The magnetic field would not even exist in the interplanetary plasma were it not for the "current flow" that sustains it!
And I get the feeling that you keep coming back to "current flow" because you want to justify putting large electrostatic fields in space. Let's just head that off at the pass, shall we?
We've agreed (repeatedly) that magnetic fields are generated by currents. Not very surprising; it's all B = del cross J as usual. Tell me J and I'll tell you B, and vice versa, modulo a constant of integration. Where are those Js coming from? You want them to come from J = sigma E, Ohm's law, or F = qE. And you want those Es to come from charge separation. Is that a fair statement?
You've got Maxwell's equations in front of you: grad E = rho (charge separation) and curl E = -dB/dt. Standard astrophysics isn't "there's no E in space", standard astrophysics is "there's usually no grad E in space". Space charge separations are small, rare, and generally transient. You get currents in plasma because of changing, usually turbulent, magnetic fields; those currents generate their own changing fields, which generate more currents, and this generates complex plasma dynamics and waves in the absence of charge separation. That's standard astrophysical plasmas: Grad E ~= 0. Curl E != 0. Curl B != 0. Not "J=0", not "there's no plasma", not "plasma is unimportant", not "the current is bunched into discrete ropes or lines". Is that clear?
If you've got a coherent objection to mainstream astrophysics at all, that objection is "I think that grad E != 0 configurations are an important/dominant source of currents" Is that a fair statement? "You ignore currents" is a false premise. "Maxwell's Equations don't apply" is ... well, let me just say wrong.

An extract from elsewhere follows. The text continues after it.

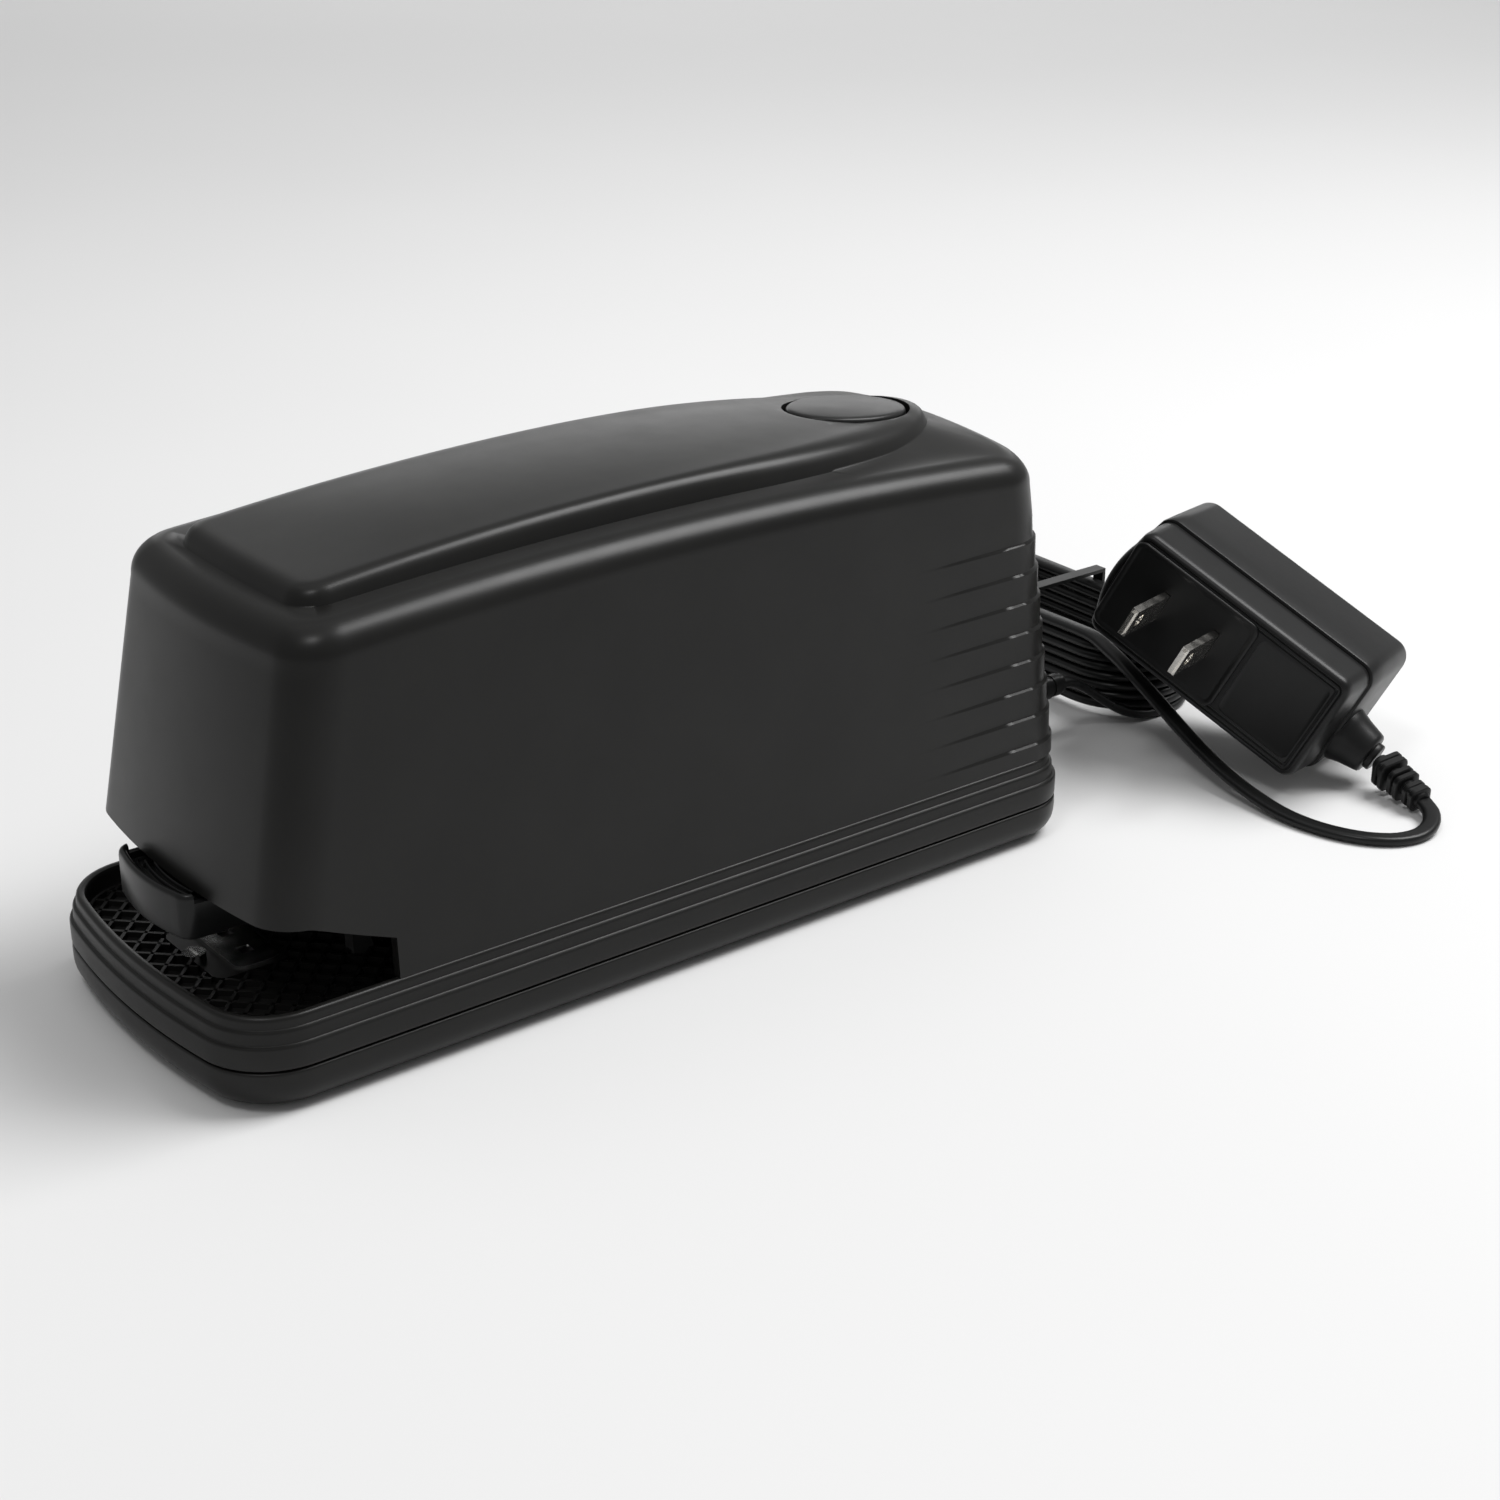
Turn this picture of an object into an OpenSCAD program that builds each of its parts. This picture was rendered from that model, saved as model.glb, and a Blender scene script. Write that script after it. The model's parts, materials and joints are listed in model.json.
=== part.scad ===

Since dB/dt implies some sort of B to begin with, we need a "primary" source of currents. You want to put big charge separations on or near the Sun to push a "primary" Ohm's Law (nor Coulomb's Law) current around. This would be sort of a reasonable wacky hypothesis ...
if you, MM, had shown us that you were *generally quite good* with Maxwell's Equations, and that *your best effort* at getting non-Ohms-law currents had failed and that this idea worked better. Instead, you've shown us that someone who doesn't understand Freshman E&M also doesn't understand where solar currents come from. Anyway, there's a perfectly good mainstream explanation for where solar surface fields come from. Why don't you read up on it, with your newfound understanding of E&M, and explain it to us? Give us the Devil's Advocate version before you launch into what you think are its flaws.
As an other exercise---there's one very common piece of lab equipment (ubiquitous in teaching labs, found in specialized research labs) in which an electric current is created, but *not* driven by an electric field (though such a field happens to be present) or a changing magnetic field. Can you name it? It's tangentially relevant to the mainstream heliomagnetic and geomagnetic models.